Medium duty Data Lakes for GCP have added an additional gateway node to provide failure resilience for UI and API clients. Load-balanced UI and API access are now available without interruption. For more information see Data Lake scale.

AWS Reference Network Architecture

The purpose of this document is to clearly articulate the networking requirements needed for setting up a functional AWS environment in CDP into which the Data Lakes and compute workloads of different types can be launched and used. See CDP Public Cloud Reference Network Architecture for AWS.

Reduced AWS permissions for the cross-account role

The reduced AWS IAM policy definitions can optionally be used for the cross-account role created for the AWS provisioning credential. See Cross-account access IAM role.

Operational Database

COD supports modified auto-scaling criteria

COD now supports an improved auto-scaling algorithm that considers the latency of the user operations. COD now prioritises user operations over system operations that results in a reduced cost of infrastructure with a minor increase in replication. COD does not trigger scaling events on the skewed latency when you process a large batch of replication edits in a single cell.

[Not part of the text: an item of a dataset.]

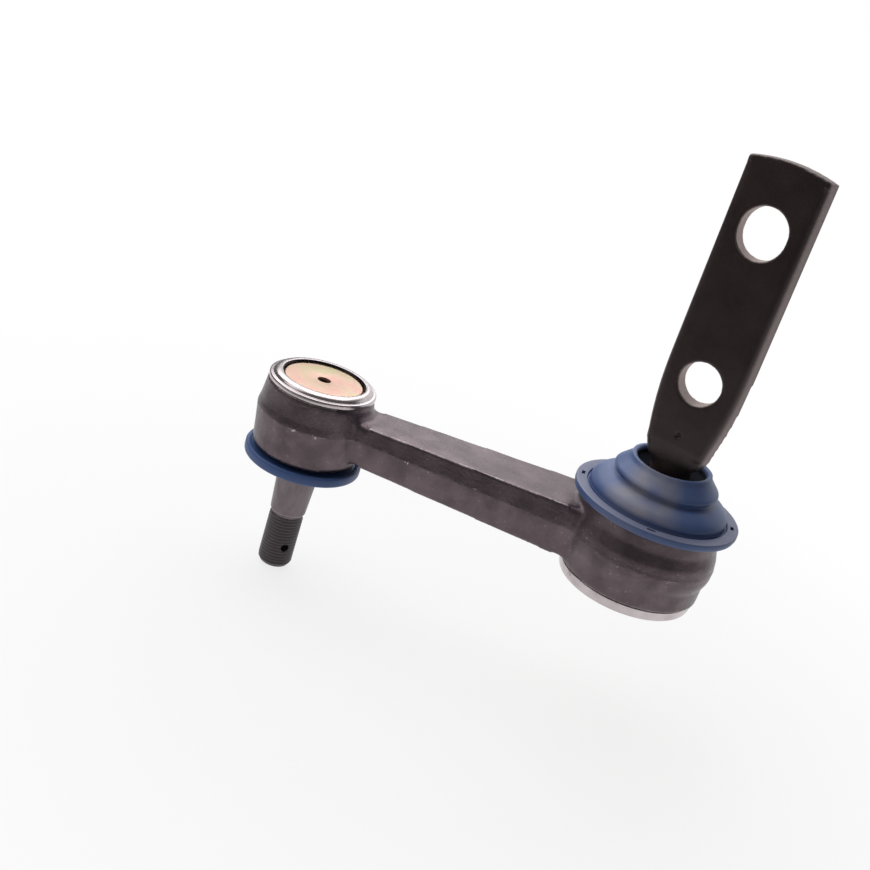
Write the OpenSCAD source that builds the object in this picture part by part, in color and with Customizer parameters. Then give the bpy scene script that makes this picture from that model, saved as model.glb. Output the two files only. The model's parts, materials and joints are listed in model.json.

COD supports a built-in coprocessor called AggregateImplementation

COD now supports a built-in coprocessor called AggregateImplementation that facilitates aggregation function computations (min, max, sum,avg, median, std) at the region level. This yields better performance because you need not get all the data to perform these calculations. ‘AggregateImplementation’ is enabled by default, and you can use the AggregationClient in HBase to perform RegionServer side aggregation, for example, row count.